-- begin Data --
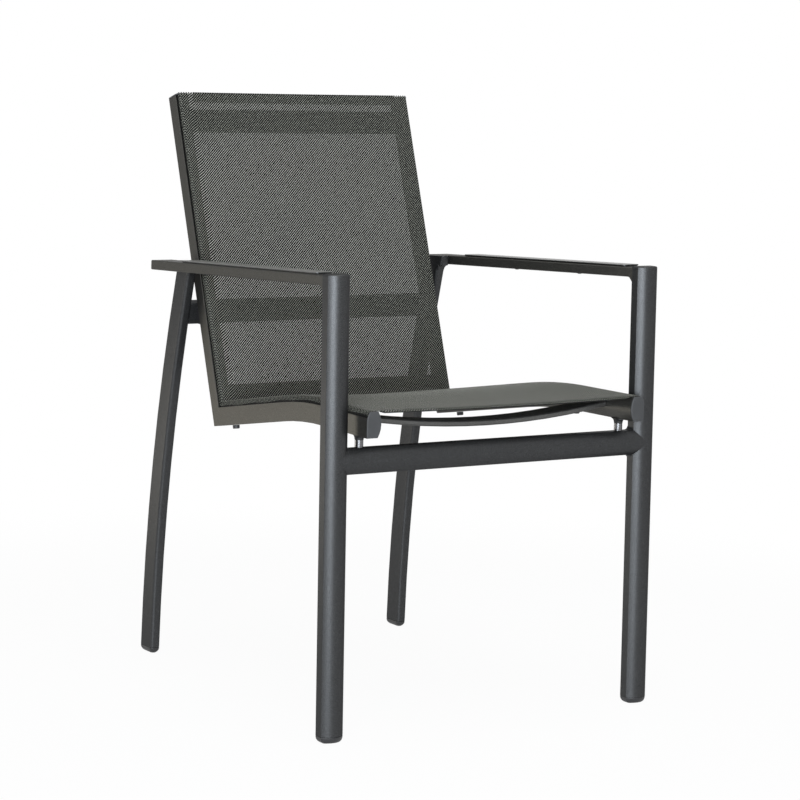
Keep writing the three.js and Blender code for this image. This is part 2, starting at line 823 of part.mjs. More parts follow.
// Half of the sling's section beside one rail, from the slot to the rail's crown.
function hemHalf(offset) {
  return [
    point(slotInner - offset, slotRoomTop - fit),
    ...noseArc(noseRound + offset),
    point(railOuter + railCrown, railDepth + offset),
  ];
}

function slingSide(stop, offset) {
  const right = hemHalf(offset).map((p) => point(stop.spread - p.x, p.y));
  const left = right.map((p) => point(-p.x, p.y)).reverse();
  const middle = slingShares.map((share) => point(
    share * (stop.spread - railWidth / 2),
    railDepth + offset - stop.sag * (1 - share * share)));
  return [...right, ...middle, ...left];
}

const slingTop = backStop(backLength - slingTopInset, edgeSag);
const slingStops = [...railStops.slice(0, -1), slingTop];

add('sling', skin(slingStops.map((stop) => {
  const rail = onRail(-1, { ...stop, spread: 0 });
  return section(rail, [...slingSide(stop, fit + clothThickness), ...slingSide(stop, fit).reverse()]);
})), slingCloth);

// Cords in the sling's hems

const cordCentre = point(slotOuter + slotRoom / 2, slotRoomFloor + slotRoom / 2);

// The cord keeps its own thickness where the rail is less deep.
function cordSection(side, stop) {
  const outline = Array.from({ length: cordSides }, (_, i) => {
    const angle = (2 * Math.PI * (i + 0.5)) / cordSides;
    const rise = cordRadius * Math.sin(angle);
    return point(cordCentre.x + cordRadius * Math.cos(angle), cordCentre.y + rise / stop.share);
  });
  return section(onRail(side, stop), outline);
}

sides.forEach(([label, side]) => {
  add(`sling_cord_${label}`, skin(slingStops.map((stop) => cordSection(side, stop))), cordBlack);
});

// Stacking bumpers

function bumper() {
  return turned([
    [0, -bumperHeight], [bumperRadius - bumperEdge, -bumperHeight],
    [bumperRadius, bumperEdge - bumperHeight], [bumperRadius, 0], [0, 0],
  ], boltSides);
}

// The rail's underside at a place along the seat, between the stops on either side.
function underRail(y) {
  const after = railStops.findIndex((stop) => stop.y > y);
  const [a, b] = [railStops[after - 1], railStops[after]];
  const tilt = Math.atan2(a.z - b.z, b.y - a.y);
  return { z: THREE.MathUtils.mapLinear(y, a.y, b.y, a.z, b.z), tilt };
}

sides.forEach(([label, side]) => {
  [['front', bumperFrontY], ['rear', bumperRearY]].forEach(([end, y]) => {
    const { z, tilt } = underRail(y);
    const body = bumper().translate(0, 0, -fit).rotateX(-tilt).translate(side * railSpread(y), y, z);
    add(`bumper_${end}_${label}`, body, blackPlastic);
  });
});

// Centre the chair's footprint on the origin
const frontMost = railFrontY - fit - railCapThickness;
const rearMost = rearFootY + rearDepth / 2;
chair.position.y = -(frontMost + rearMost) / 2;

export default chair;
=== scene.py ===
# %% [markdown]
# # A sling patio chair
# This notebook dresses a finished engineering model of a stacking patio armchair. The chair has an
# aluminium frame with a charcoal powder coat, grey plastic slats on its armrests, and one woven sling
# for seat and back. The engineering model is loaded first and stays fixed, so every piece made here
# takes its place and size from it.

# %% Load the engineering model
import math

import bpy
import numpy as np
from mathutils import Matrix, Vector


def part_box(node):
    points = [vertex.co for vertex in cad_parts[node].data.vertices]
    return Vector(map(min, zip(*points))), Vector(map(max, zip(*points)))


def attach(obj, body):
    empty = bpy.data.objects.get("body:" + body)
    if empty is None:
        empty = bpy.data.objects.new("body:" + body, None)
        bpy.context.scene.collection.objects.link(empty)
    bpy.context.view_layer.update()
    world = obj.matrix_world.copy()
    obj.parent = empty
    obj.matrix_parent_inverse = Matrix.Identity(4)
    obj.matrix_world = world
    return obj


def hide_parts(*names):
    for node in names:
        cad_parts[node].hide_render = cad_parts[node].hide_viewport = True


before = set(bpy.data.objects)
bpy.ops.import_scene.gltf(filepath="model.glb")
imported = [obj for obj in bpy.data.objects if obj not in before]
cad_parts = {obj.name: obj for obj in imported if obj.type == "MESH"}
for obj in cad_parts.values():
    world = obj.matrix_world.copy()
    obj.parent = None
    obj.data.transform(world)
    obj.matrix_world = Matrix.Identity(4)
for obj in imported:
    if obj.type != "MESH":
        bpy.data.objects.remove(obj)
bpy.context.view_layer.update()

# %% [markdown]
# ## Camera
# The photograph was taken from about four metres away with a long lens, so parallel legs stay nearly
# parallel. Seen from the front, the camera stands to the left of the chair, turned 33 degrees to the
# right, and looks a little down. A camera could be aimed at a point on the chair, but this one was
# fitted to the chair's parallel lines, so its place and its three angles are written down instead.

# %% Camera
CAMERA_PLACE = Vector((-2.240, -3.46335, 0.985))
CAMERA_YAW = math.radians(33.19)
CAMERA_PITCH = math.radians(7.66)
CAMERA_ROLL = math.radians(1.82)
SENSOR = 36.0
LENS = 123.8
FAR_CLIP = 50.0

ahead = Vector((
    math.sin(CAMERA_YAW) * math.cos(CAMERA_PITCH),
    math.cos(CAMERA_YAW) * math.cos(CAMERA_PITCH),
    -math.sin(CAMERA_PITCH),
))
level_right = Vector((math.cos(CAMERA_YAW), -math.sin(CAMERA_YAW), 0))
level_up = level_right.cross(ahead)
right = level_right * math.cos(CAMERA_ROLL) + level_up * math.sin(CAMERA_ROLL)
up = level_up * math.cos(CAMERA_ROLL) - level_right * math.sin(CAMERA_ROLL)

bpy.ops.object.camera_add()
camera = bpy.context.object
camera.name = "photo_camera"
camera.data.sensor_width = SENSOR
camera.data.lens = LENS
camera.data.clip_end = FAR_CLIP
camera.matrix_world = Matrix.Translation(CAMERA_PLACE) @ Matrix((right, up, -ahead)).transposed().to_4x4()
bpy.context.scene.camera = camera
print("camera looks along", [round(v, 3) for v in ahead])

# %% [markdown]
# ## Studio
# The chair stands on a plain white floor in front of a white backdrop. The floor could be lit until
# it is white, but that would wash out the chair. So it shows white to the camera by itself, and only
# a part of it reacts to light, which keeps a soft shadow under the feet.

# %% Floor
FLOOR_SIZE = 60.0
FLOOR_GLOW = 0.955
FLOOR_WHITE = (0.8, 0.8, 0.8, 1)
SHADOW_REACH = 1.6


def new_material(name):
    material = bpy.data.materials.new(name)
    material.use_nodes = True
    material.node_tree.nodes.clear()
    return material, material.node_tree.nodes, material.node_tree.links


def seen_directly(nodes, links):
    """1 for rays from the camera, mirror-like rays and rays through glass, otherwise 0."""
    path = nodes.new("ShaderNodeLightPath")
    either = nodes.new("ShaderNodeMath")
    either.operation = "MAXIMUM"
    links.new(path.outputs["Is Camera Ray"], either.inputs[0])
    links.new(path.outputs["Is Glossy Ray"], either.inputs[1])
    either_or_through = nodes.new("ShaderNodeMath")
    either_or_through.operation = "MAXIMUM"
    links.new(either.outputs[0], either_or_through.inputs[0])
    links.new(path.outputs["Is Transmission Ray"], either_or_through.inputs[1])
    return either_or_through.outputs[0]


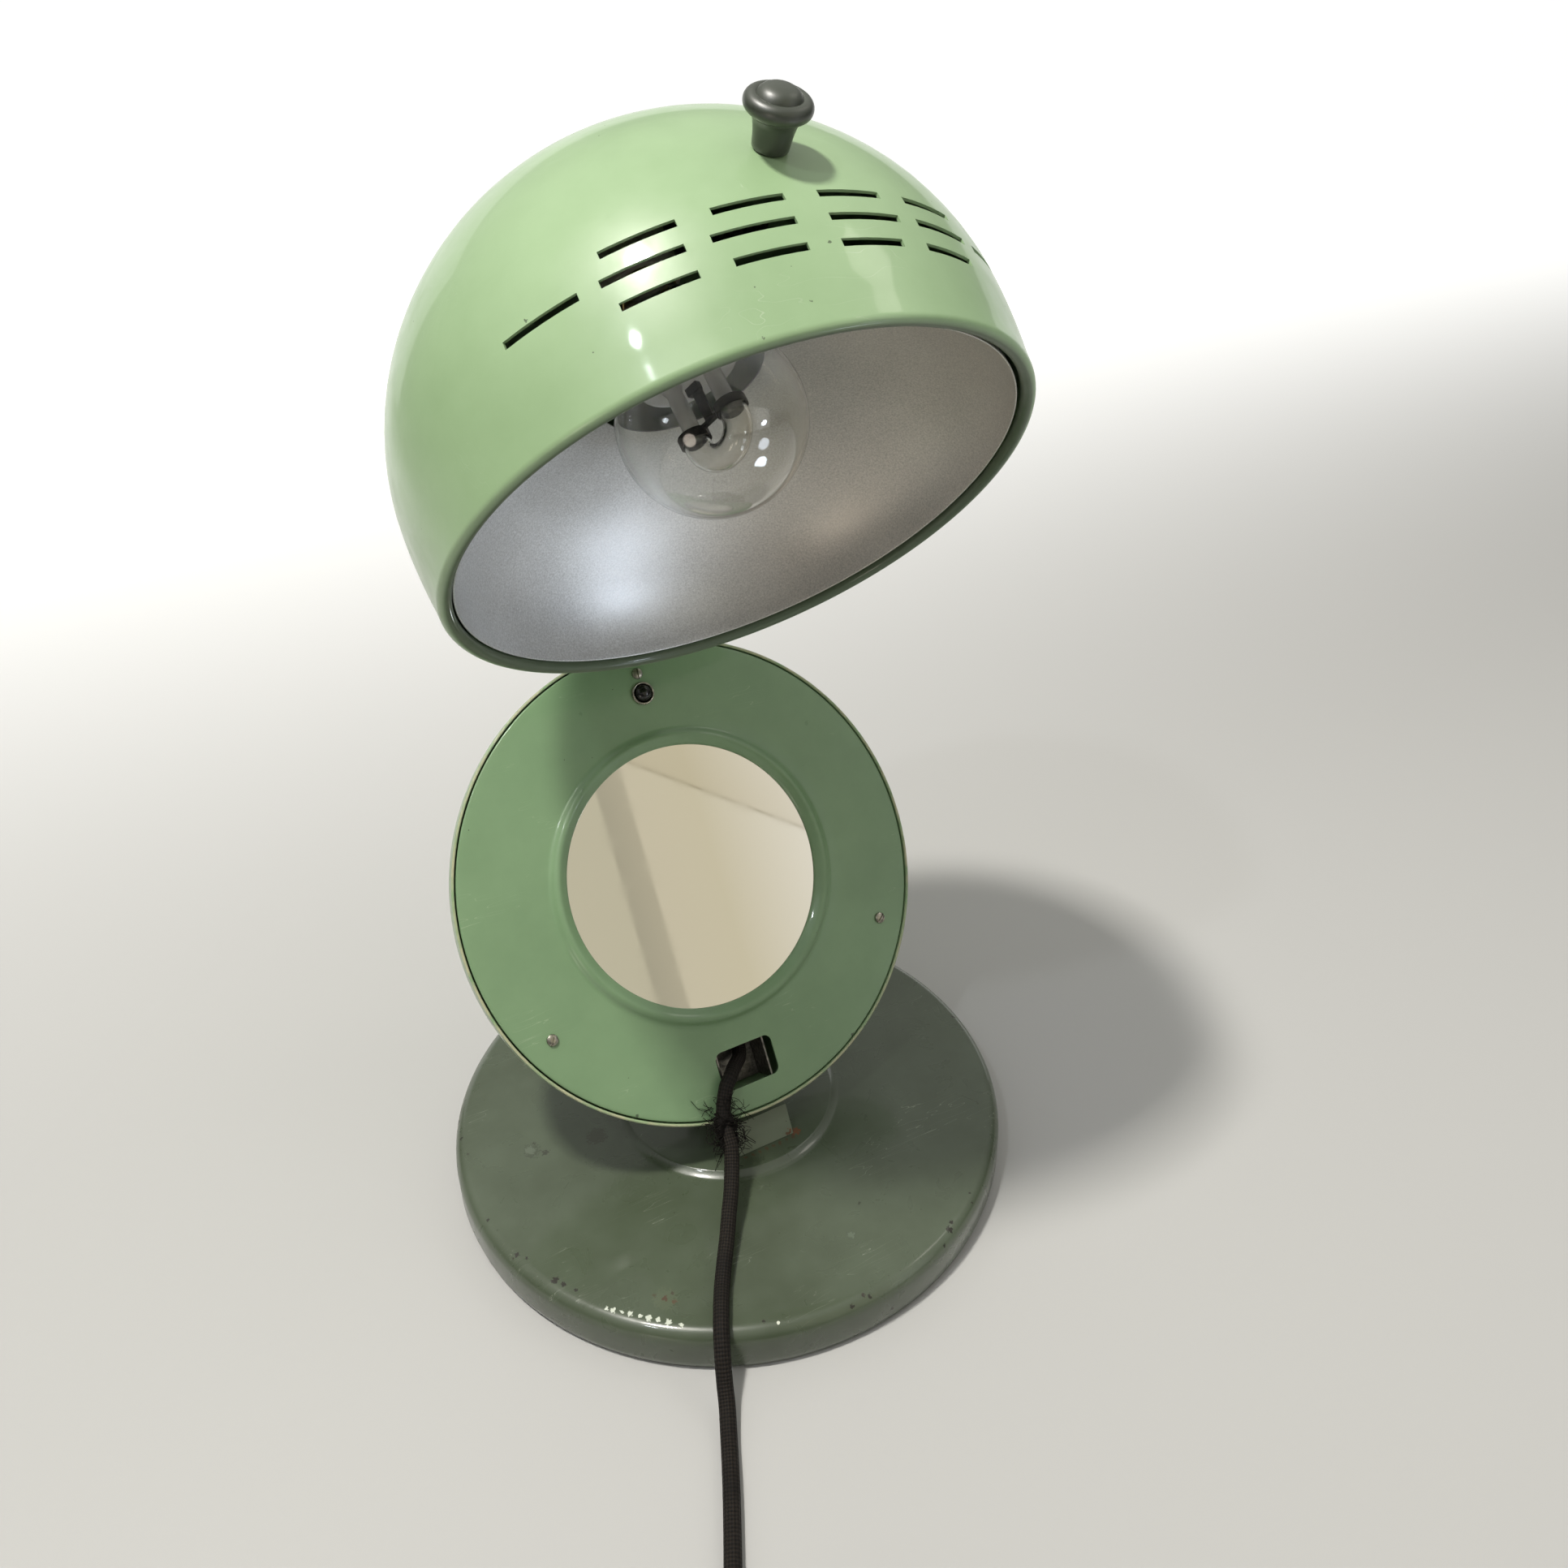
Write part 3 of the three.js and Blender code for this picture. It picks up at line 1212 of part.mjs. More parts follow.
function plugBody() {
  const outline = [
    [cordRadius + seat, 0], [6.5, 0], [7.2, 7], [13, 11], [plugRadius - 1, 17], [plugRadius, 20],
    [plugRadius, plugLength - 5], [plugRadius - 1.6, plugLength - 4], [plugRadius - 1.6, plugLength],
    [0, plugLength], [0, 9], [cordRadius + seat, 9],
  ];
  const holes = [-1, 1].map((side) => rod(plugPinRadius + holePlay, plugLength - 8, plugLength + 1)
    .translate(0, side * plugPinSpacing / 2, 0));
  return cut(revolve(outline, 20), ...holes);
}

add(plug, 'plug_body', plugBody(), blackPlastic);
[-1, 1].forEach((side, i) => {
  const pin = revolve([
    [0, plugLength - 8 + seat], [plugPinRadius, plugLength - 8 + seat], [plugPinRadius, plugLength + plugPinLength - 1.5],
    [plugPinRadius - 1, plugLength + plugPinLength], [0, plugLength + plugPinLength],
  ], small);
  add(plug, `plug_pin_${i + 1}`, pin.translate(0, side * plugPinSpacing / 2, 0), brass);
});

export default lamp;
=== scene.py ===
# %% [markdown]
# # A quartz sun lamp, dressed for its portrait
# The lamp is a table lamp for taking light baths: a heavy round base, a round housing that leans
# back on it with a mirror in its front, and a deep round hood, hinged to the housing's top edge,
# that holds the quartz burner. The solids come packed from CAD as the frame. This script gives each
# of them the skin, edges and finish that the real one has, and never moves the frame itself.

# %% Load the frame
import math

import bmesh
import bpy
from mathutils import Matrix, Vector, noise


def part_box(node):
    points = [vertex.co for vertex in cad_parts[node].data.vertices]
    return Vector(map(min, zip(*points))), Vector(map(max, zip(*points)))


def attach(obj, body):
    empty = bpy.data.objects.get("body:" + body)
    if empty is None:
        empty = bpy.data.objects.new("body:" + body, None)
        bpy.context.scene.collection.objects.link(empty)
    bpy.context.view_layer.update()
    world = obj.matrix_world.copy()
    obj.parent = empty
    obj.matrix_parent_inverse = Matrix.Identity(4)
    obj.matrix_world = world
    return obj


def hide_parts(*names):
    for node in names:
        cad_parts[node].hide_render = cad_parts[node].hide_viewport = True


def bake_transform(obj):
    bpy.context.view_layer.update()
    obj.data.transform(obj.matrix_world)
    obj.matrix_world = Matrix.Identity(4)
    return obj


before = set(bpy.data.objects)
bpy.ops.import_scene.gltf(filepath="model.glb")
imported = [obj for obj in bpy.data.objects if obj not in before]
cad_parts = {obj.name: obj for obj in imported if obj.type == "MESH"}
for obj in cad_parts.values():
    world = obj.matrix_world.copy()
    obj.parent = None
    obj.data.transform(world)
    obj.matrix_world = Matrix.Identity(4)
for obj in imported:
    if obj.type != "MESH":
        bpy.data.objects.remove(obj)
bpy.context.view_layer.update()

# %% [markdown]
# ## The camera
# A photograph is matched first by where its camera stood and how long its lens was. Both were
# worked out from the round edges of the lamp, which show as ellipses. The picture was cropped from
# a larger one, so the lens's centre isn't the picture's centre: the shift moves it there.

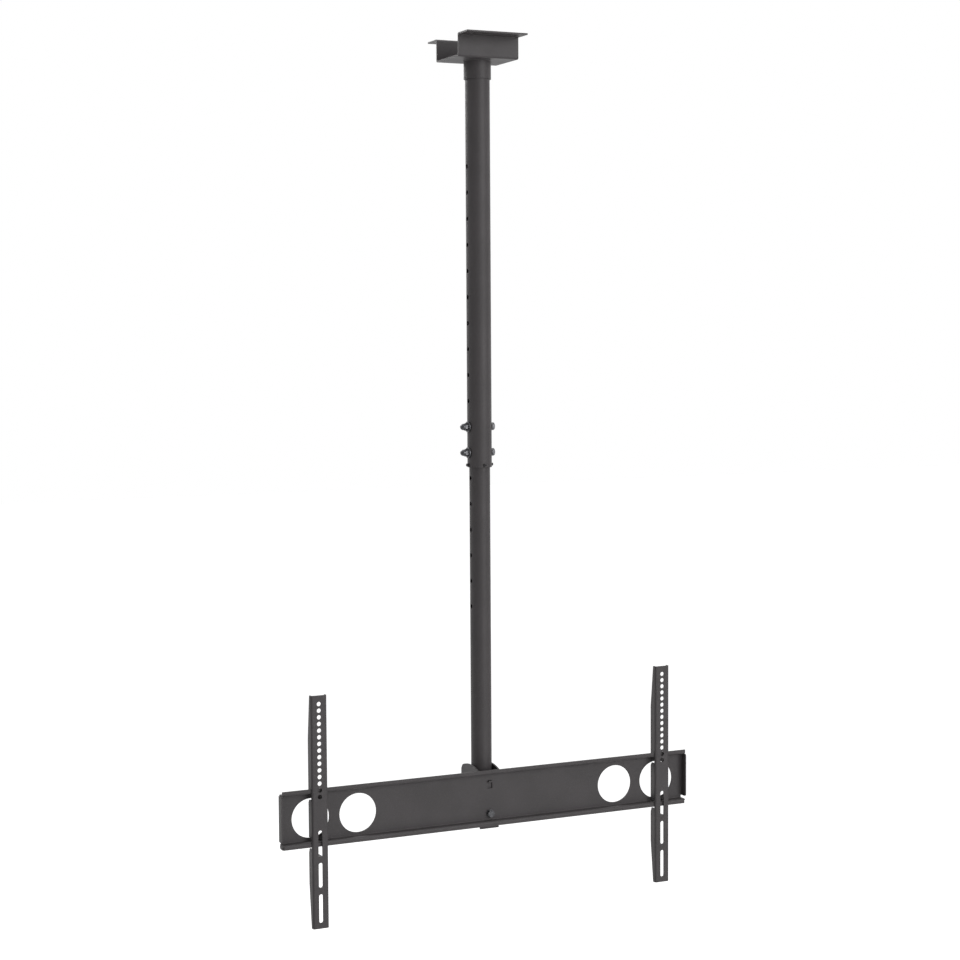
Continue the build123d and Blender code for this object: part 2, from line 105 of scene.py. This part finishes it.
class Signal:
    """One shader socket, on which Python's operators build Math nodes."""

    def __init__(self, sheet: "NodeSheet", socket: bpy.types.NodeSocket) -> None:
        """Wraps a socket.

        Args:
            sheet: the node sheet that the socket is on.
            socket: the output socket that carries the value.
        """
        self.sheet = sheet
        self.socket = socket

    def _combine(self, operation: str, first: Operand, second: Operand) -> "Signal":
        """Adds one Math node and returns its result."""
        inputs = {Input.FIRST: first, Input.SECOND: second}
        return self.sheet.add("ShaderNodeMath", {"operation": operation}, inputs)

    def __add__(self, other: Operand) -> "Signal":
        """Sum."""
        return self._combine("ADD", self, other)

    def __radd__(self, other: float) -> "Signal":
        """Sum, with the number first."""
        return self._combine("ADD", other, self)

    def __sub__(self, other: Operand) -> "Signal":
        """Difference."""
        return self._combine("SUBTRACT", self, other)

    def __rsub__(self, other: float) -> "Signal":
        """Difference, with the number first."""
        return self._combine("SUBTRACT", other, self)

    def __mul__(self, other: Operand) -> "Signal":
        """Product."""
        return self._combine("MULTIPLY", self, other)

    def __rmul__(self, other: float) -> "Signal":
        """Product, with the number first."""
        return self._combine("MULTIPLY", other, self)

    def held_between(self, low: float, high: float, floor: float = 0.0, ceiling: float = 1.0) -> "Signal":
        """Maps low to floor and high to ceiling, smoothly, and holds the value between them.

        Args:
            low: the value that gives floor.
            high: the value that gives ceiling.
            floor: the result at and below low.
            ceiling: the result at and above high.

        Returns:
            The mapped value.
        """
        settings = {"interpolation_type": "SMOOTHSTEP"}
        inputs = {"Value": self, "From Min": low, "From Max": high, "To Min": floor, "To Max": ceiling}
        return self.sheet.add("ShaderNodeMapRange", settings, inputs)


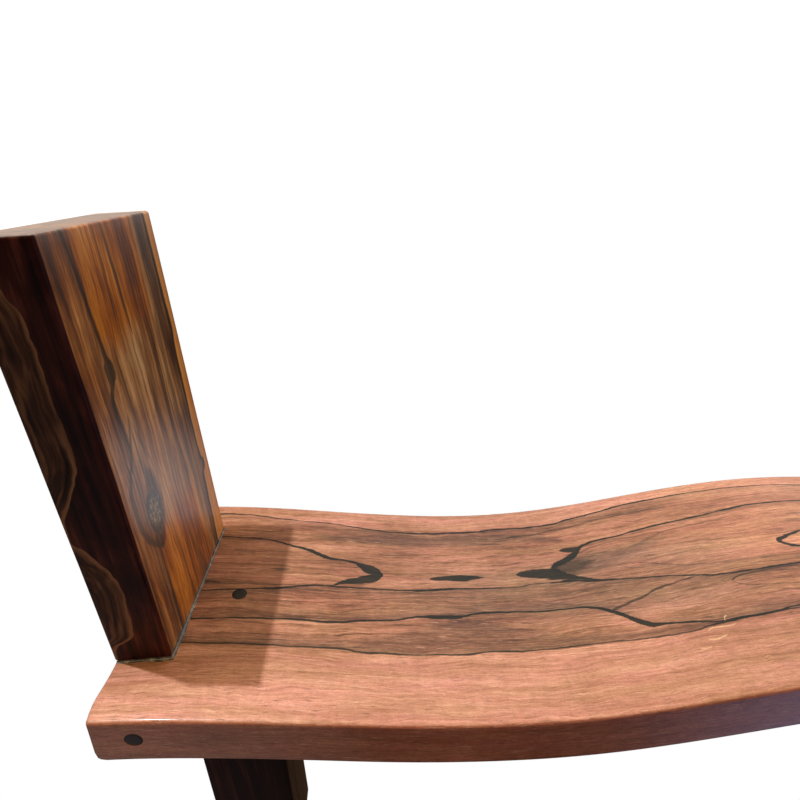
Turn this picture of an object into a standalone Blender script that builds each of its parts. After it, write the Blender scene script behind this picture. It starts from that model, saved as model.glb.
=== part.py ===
-- end Data --
### What is asked
Give again the run of lines that opens at the line with "Continue the build123d" and closes at the line with "self.socket = socket", exactly, and only that run.

### Exercise answer
Continue the build123d and Blender code for this object: part 2, from line 105 of scene.py. This part finishes it.
class Signal:
    """One shader socket, on which Python's operators build Math nodes."""

    def __init__(self, sheet: "NodeSheet", socket: bpy.types.NodeSocket) -> None:
        """Wraps a socket.

        Args:
            sheet: the node sheet that the socket is on.
            socket: the output socket that carries the value.
        """
        self.sheet = sheet
        self.socket = socket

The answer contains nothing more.